I don’t do a ton of sweets. I always have vegetable dishes and salads thrown into the mix because it can get very egg- and bread-heavy. I’d say 30-70 sweet-savory ratio. Sweet start, savory main, then a sweet finish. Or start with cheese; you can roll fruit into the cheese course to give it a sweeter spin.
Any tips for feeding a crowd?
There are definitely those one-step wonders of baked eggs or huevos rancheros. When it comes to plattering and baking dishes, oven-to-table is smart when serving crowds. You can do quiche in a pan or a baked egg thing. Don’t be afraid to create a buffet feeling. Try French toast as bread pudding: use cubed bread instead of sliced and pack it into a mold with dried fruit and port wine folded into the custard base. Anything scoop and serve works. I also like eggs in tomato aspic; it takes care of the egg part of any brunch, and you can serve any kind of salad around it in individual muffin tins. Set a poached egg in aspic using gelatin and tomato water. A lot of places are bringing back classic dishes.
Any tips for building a bloody mary bar?
Have fresh juices – a tomato base, with citrus to spike – like lemon juice, orange juice or lime juice. Add vegetal complements of smashed garlic and ginger and horseradish. Then, Worcestershire, hot sauce, pickles and celery.
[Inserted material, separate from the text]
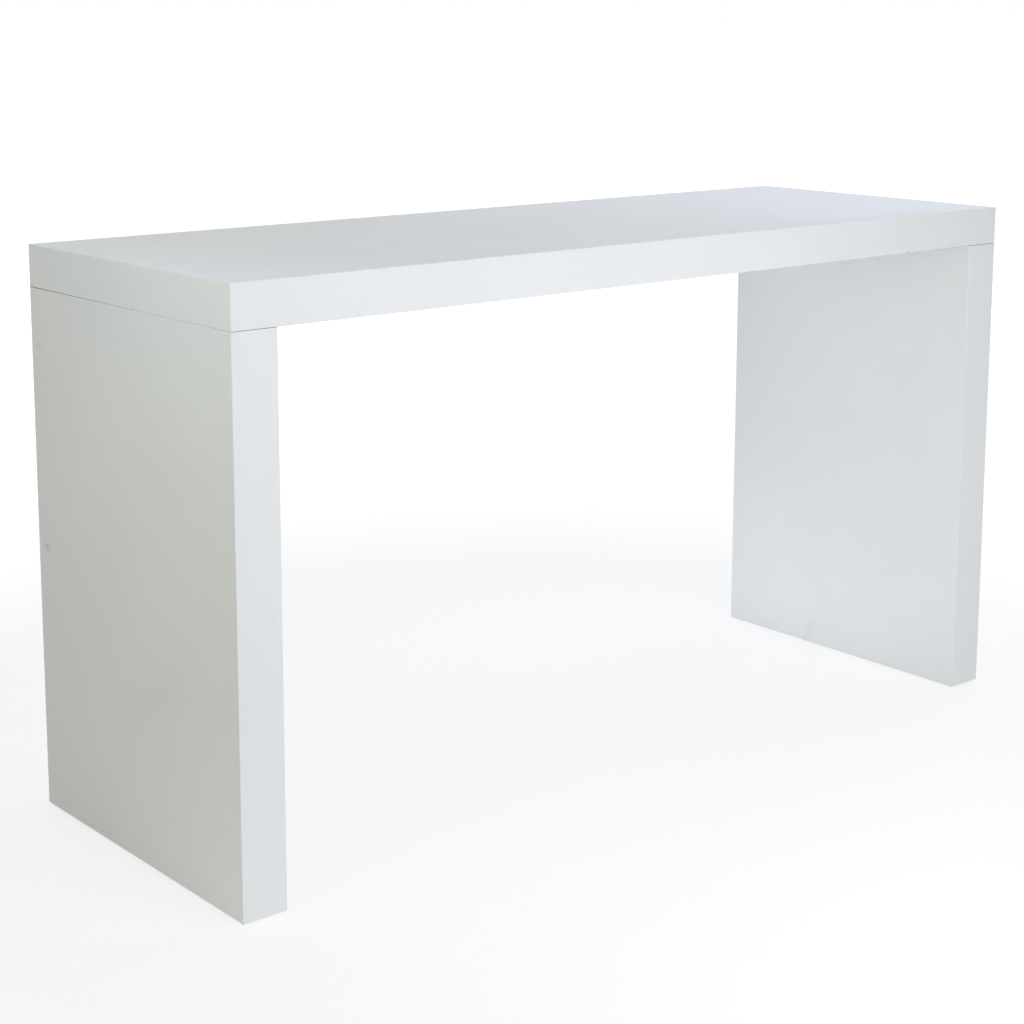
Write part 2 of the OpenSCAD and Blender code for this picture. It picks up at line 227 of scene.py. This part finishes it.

Create a fun and interesting spice ratio. So many traditional blood marys have tons of black pepper, by I like to toast cumin and coriander to get more exotic. Have plenty of ice, and always use a jigger. We have one with caraway, juniper, coriander and white pepper, where we do a tomato base with aquavit instead of vodka. Then we have a traditional vodka one with smoked paprika and black pepper and salt. A good salted rim is important.